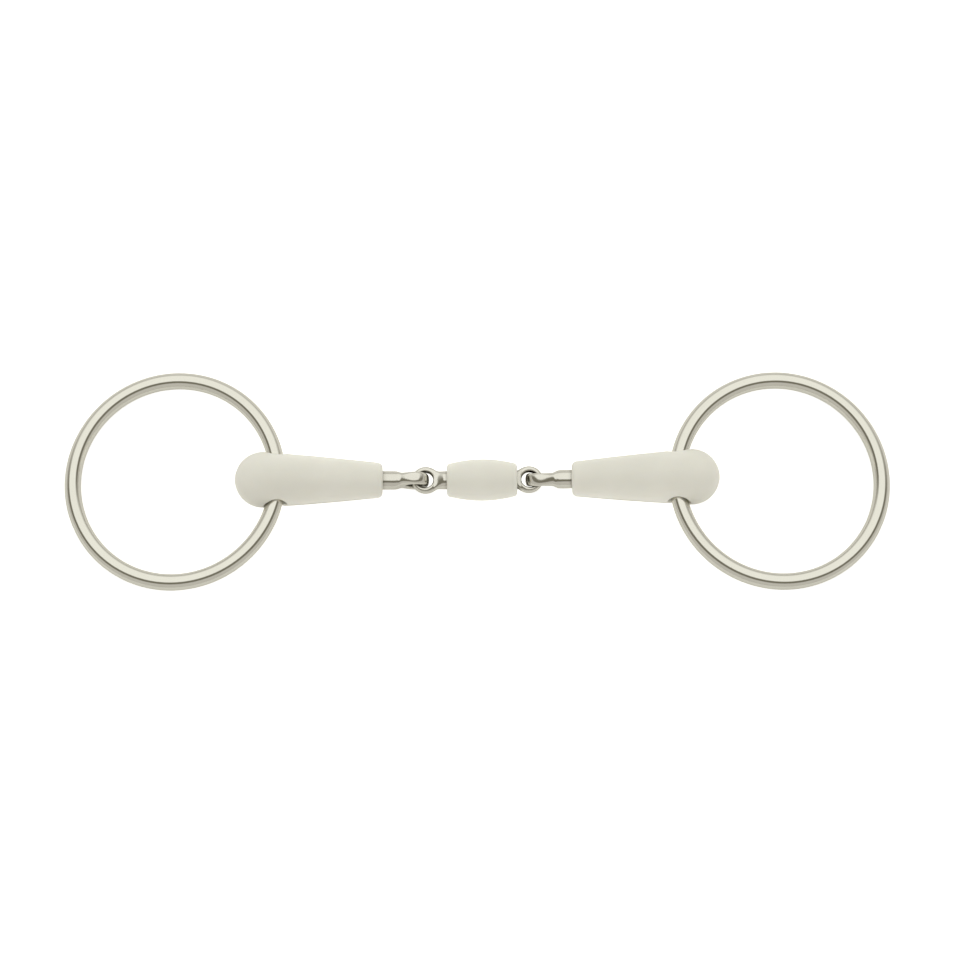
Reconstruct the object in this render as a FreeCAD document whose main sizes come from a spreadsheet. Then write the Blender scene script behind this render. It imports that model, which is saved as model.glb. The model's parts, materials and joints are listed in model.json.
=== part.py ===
import FreeCAD, Part
import os
import Sketcher

# Double-jointed loose-ring snaffle bit, lying flat. Millimetres.
# X runs along the mouthpiece, Y across the lying rings, Z up from the surface that it lies on.
# Each arm's pieces are drawn with their origin at the arm's fold axis and +X towards the ring.
# The joint eyes of the arms stand upright, and the middle link's eyes lie flat.

DIMENSIONS = {
    # loose rings
    "ring_wire": 5.5,
    "ring_mean": 34.25,
    "ring_inset": 0.56,
    "ring_slide": 0.6,
    # arms
    "arm_pivot": 20.8,
    "bulb_radius": 9.2,
    "bulb_reach": 50.0,
    "bore_reach": 45.7,
    "sleeve_start": 10.5,
    "sleeve_neck": 5.9,
    "sleeve_taper": 3.4,
    "sleeve_rounding": 1.75,
    "mouth_radius": 3.7,
    "mouth_rounding": 0.7,
    # steel cores of the arms
    "rod_radius": 3.1,
    "rod_end": 2.6,
    "rod_shoulder": 6.9,
    "flat_start": 5.0,
    "eye_hole": 2.7,
    "arm_eye_shoulder": 3.5,
    "arm_eye_crown": 2.4,
    "arm_eye_width": 4.2,
    "eye_rounding": 0.85,
    "eye_edge": 0.75,
    "left_eye_set": 0,
    "right_eye_set": 14,
    "key_depth": 0.6,
    "key_width": 2.4,
    "key_first": 20.0,
    "key_second": 31.0,
    "bore_eye_radius": 6.4,
    "bore_eye_width": 6.0,
    # how far a cutting outline stands clear of what it cuts
    "cut_margin": 0.3,
    # bushes that line the ring holes
    "liner_hole": 3.5,
    "liner_radius": 4.32,
    "liner_length": 11.0,
    "liner_rounding": 0.3,
    "liner_clearance": 0.08,
    "liner_end_gap": 0.1,
    # middle link and its barrel
    "link_eye_centre": 17.2,
    "link_eye_radius": 4.5,
    "link_eye_width": 3.2,
    "link_shoulder": 9.4,
    "link_flat_start": 12.8,
    "barrel_radius": 6.85,
    "barrel_end": 5.6,
    "barrel_half": 11.6,
    "barrel_rounding": 1.3,
    "barrel_offset": 1.57,
    "barrel_clearance": 0.08,
}

doc = FreeCAD.newDocument("snaffle_bit")
sheet = doc.addObject("Spreadsheet::Sheet", "dims")
for row, (name, value) in enumerate(DIMENSIONS.items(), start=1):
    sheet.set(f"A{row}", name)
    sheet.set(f"B{row}", str(value))
    sheet.setAlias(f"B{row}", name)
doc.recompute()

# The arms rise from the barrel to the bulbs, and the rings fall from the bulbs to the surface.
ARM_TILT = "asin((dims.bulb_radius - dims.barrel_radius) / dims.bulb_reach)"
BORE_RISE = "dims.bore_reach * (dims.bulb_radius - dims.barrel_radius) / dims.bulb_reach"
RING_TILT = (f"asin((dims.barrel_radius + {BORE_RISE} - dims.ring_wire / 2)"
             " / (2 * dims.ring_mean - dims.ring_inset))")


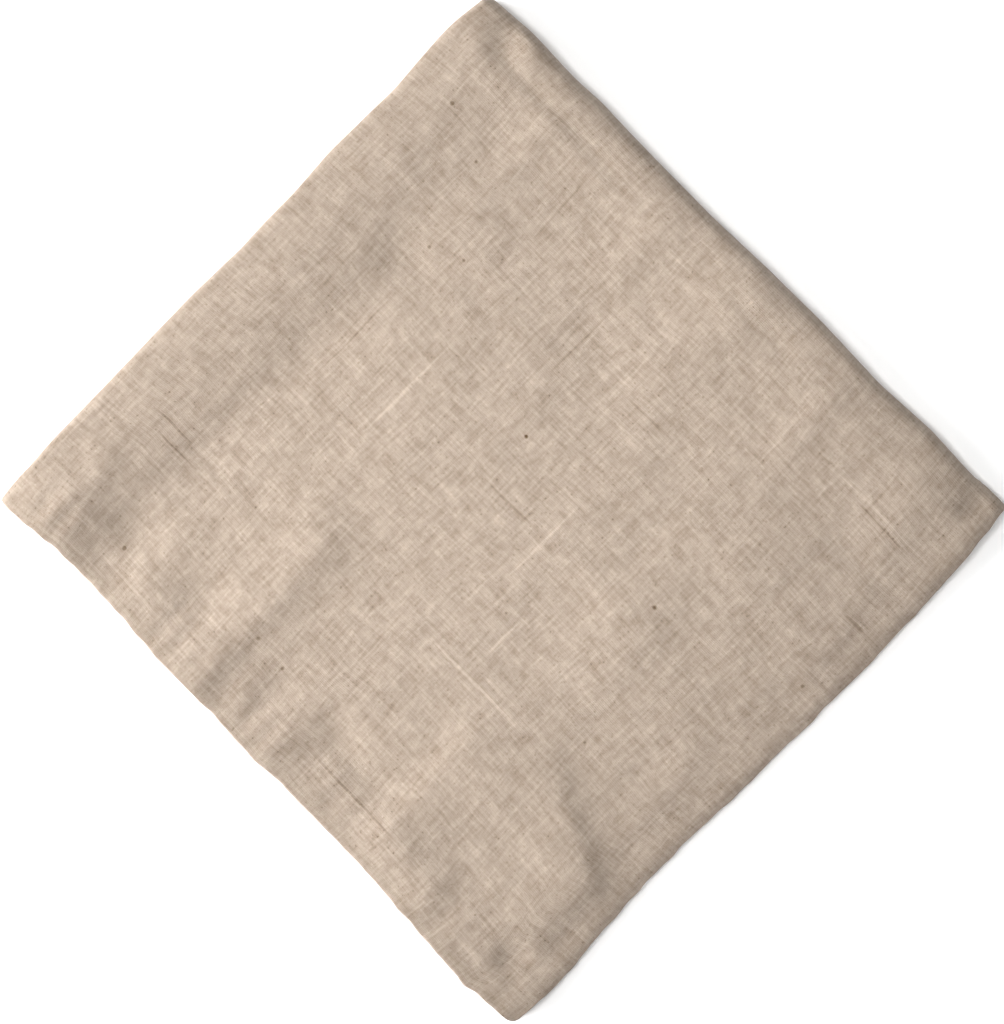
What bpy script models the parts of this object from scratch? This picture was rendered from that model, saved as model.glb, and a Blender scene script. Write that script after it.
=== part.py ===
"""Folded cloth napkin: one hemmed linen cloth, folded in half twice, as one solid. Metres, +Z up.

The cloth starts as a flat grid. The first fold lies along the -X side and the second along +Y, so
the open hemmed edges lie along +X and -Y. The lowest layer is flat where it rests.
"""

import math
from collections import namedtuple

import bmesh
import bpy

MM = 0.001

# Sheet
CLOTH_THICK = 1.0 * MM
HEM_THICK = 1.4 * MM
HEM_WIDTH = 12.2 * MM
LINEN_COLOR = (0.545, 0.448, 0.357, 1.0)

# Nominal sides of the folded cloth
FOLD_X = -116.0 * MM
HEM_X = 113.2 * MM
FOLD_Y = 110.9 * MM
HEM_Y = -108.6 * MM
# Parts of the lowest layer under this height are laid on the ground plane
LIES_FLAT_UNDER = 0.15 * MM

# How far the turn of each fold reaches in plan
FIRST_TURN = 1.8 * MM
SECOND_TURN = 5.0 * MM
# Steps in each quarter turn of a fold
TURN_STEPS = 4

# Distances from the turn at which the grid has lines, in millimetres, close together where the cloth shows
SHOWN_FROM_FIRST = (
    *(4, 10, 16, 23, 30, 38, 48, 60, 71, 78, 83, 90, 102),
    *(116, 130, 144, 153, 160, 168, 179, 189, 198, 207, 212),
)
SHOWN_FROM_SECOND = (4, 9, 16, 24, 34, 46, 60, 76, 92, 108, 124, 138, 150, 158, 165, 173, 182, 190, 198)
HIDDEN_FROM_FIRST = (4, 13, 26, 42, 60, 78, 96, 116, 137, 157, 177, 196, 210)
HIDDEN_FROM_SECOND = (4, 12, 24, 42, 64, 88, 112, 136, 158, 178, 194)
# Distances of the hem's lines from the edge
HEM_LINES = [mm * MM for mm in (13.2, 12.2, 11.4, 5.5, 0.0)]

Along = namedtuple("Along", "at out")
Ridge = namedtuple("Ridge", "x0 y0 x1 y1 half_width rise")
Roll = namedtuple("Roll", "inward height")

# Outline of the first fold: at is Y, out is X
FIRST_FOLD_LINE = [
    Along(-108.6, -112.0),
    Along(-104.0, -113.2),
    Along(-97.0, -113.9),
    Along(-92.0, -114.3),
    Along(-85.0, -114.9),
    Along(-65.0, -115.2),
    Along(-50.0, -115.5),
    Along(-35.0, -115.9),
    Along(-20.0, -116.1),
    Along(1.0, -115.6),
    Along(10.0, -116.1),
    Along(25.0, -116.2),
    Along(40.0, -117.4),
    Along(55.0, -117.3),
    Along(70.0, -117.0),
    Along(80.0, -117.8),
    Along(91.0, -118.5),
    Along(97.0, -118.5),
    Along(101.5, -118.2),
    Along(106.6, -117.9),
    Along(110.9, -117.5),
]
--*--
_Do this_: Send back all of the entries exactly, with nothing missing.

_Answer to the exercise_:
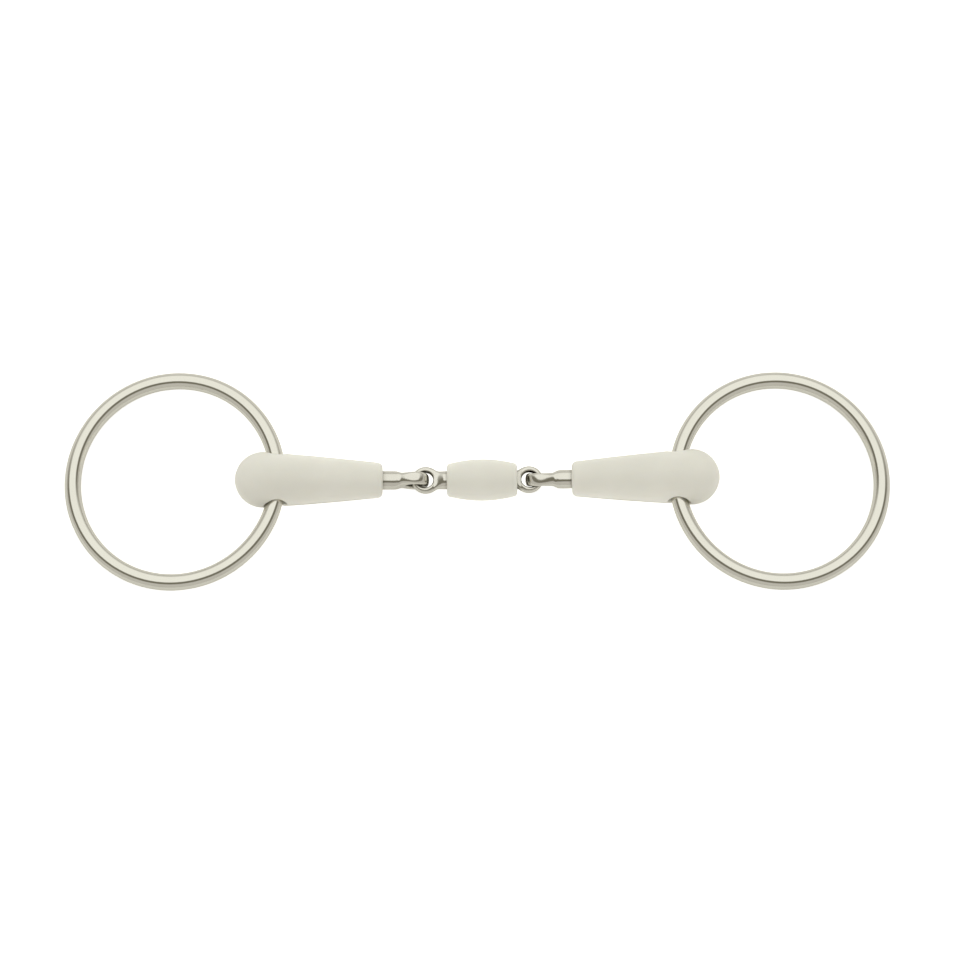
Reconstruct the object in this render as a FreeCAD document whose main sizes come from a spreadsheet. Then write the Blender scene script behind this render. It imports that model, which is saved as model.glb. The model's parts, materials and joints are listed in model.json.
=== part.py ===
import FreeCAD, Part
import os
import Sketcher

# Double-jointed loose-ring snaffle bit, lying flat. Millimetres.
# X runs along the mouthpiece, Y across the lying rings, Z up from the surface that it lies on.
# Each arm's pieces are drawn with their origin at the arm's fold axis and +X towards the ring.
# The joint eyes of the arms stand upright, and the middle link's eyes lie flat.

DIMENSIONS = {
    # loose rings
    "ring_wire": 5.5,
    "ring_mean": 34.25,
    "ring_inset": 0.56,
    "ring_slide": 0.6,
    # arms
    "arm_pivot": 20.8,
    "bulb_radius": 9.2,
    "bulb_reach": 50.0,
    "bore_reach": 45.7,
    "sleeve_start": 10.5,
    "sleeve_neck": 5.9,
    "sleeve_taper": 3.4,
    "sleeve_rounding": 1.75,
    "mouth_radius": 3.7,
    "mouth_rounding": 0.7,
    # steel cores of the arms
    "rod_radius": 3.1,
    "rod_end": 2.6,
    "rod_shoulder": 6.9,
    "flat_start": 5.0,
    "eye_hole": 2.7,
    "arm_eye_shoulder": 3.5,
    "arm_eye_crown": 2.4,
    "arm_eye_width": 4.2,
    "eye_rounding": 0.85,
    "eye_edge": 0.75,
    "left_eye_set": 0,
    "right_eye_set": 14,
    "key_depth": 0.6,
    "key_width": 2.4,
    "key_first": 20.0,
    "key_second": 31.0,
    "bore_eye_radius": 6.4,
    "bore_eye_width": 6.0,
    # how far a cutting outline stands clear of what it cuts
    "cut_margin": 0.3,
    # bushes that line the ring holes
    "liner_hole": 3.5,
    "liner_radius": 4.32,
    "liner_length": 11.0,
    "liner_rounding": 0.3,
    "liner_clearance": 0.08,
    "liner_end_gap": 0.1,
    # middle link and its barrel
    "link_eye_centre": 17.2,
    "link_eye_radius": 4.5,
    "link_eye_width": 3.2,
    "link_shoulder": 9.4,
    "link_flat_start": 12.8,
    "barrel_radius": 6.85,
    "barrel_end": 5.6,
    "barrel_half": 11.6,
    "barrel_rounding": 1.3,
    "barrel_offset": 1.57,
    "barrel_clearance": 0.08,
}

doc = FreeCAD.newDocument("snaffle_bit")
sheet = doc.addObject("Spreadsheet::Sheet", "dims")
for row, (name, value) in enumerate(DIMENSIONS.items(), start=1):
    sheet.set(f"A{row}", name)
    sheet.set(f"B{row}", str(value))
    sheet.setAlias(f"B{row}", name)
doc.recompute()

# The arms rise from the barrel to the bulbs, and the rings fall from the bulbs to the surface.
ARM_TILT = "asin((dims.bulb_radius - dims.barrel_radius) / dims.bulb_reach)"
BORE_RISE = "dims.bore_reach * (dims.bulb_radius - dims.barrel_radius) / dims.bulb_reach"
RING_TILT = (f"asin((dims.barrel_radius + {BORE_RISE} - dims.ring_wire / 2)"
             " / (2 * dims.ring_mean - dims.ring_inset))")


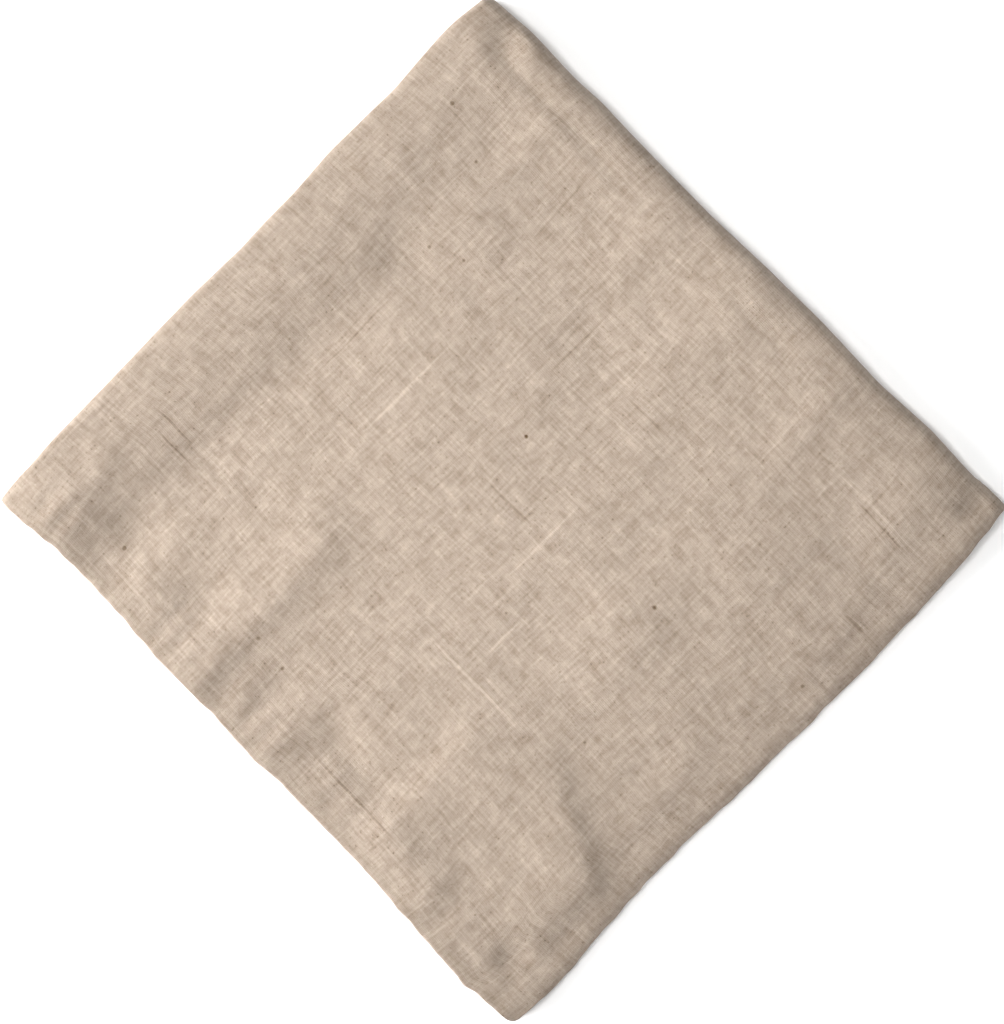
What bpy script models the parts of this object from scratch? This picture was rendered from that model, saved as model.glb, and a Blender scene script. Write that script after it.
=== part.py ===
"""Folded cloth napkin: one hemmed linen cloth, folded in half twice, as one solid. Metres, +Z up.

The cloth starts as a flat grid. The first fold lies along the -X side and the second along +Y, so
the open hemmed edges lie along +X and -Y. The lowest layer is flat where it rests.
"""

import math
from collections import namedtuple

import bmesh
import bpy

MM = 0.001

# Sheet
CLOTH_THICK = 1.0 * MM
HEM_THICK = 1.4 * MM
HEM_WIDTH = 12.2 * MM
LINEN_COLOR = (0.545, 0.448, 0.357, 1.0)

# Nominal sides of the folded cloth
FOLD_X = -116.0 * MM
HEM_X = 113.2 * MM
FOLD_Y = 110.9 * MM
HEM_Y = -108.6 * MM
# Parts of the lowest layer under this height are laid on the ground plane
LIES_FLAT_UNDER = 0.15 * MM

# How far the turn of each fold reaches in plan
FIRST_TURN = 1.8 * MM
SECOND_TURN = 5.0 * MM
# Steps in each quarter turn of a fold
TURN_STEPS = 4

# Distances from the turn at which the grid has lines, in millimetres, close together where the cloth shows
SHOWN_FROM_FIRST = (
    *(4, 10, 16, 23, 30, 38, 48, 60, 71, 78, 83, 90, 102),
    *(116, 130, 144, 153, 160, 168, 179, 189, 198, 207, 212),
)
SHOWN_FROM_SECOND = (4, 9, 16, 24, 34, 46, 60, 76, 92, 108, 124, 138, 150, 158, 165, 173, 182, 190, 198)
HIDDEN_FROM_FIRST = (4, 13, 26, 42, 60, 78, 96, 116, 137, 157, 177, 196, 210)
HIDDEN_FROM_SECOND = (4, 12, 24, 42, 64, 88, 112, 136, 158, 178, 194)
# Distances of the hem's lines from the edge
HEM_LINES = [mm * MM for mm in (13.2, 12.2, 11.4, 5.5, 0.0)]

Along = namedtuple("Along", "at out")
Ridge = namedtuple("Ridge", "x0 y0 x1 y1 half_width rise")
Roll = namedtuple("Roll", "inward height")

# Outline of the first fold: at is Y, out is X
FIRST_FOLD_LINE = [
    Along(-108.6, -112.0),
    Along(-104.0, -113.2),
    Along(-97.0, -113.9),
    Along(-92.0, -114.3),
    Along(-85.0, -114.9),
    Along(-65.0, -115.2),
    Along(-50.0, -115.5),
    Along(-35.0, -115.9),
    Along(-20.0, -116.1),
    Along(1.0, -115.6),
    Along(10.0, -116.1),
    Along(25.0, -116.2),
    Along(40.0, -117.4),
    Along(55.0, -117.3),
    Along(70.0, -117.0),
    Along(80.0, -117.8),
    Along(91.0, -118.5),
    Along(97.0, -118.5),
    Along(101.5, -118.2),
    Along(106.6, -117.9),
    Along(110.9, -117.5),
]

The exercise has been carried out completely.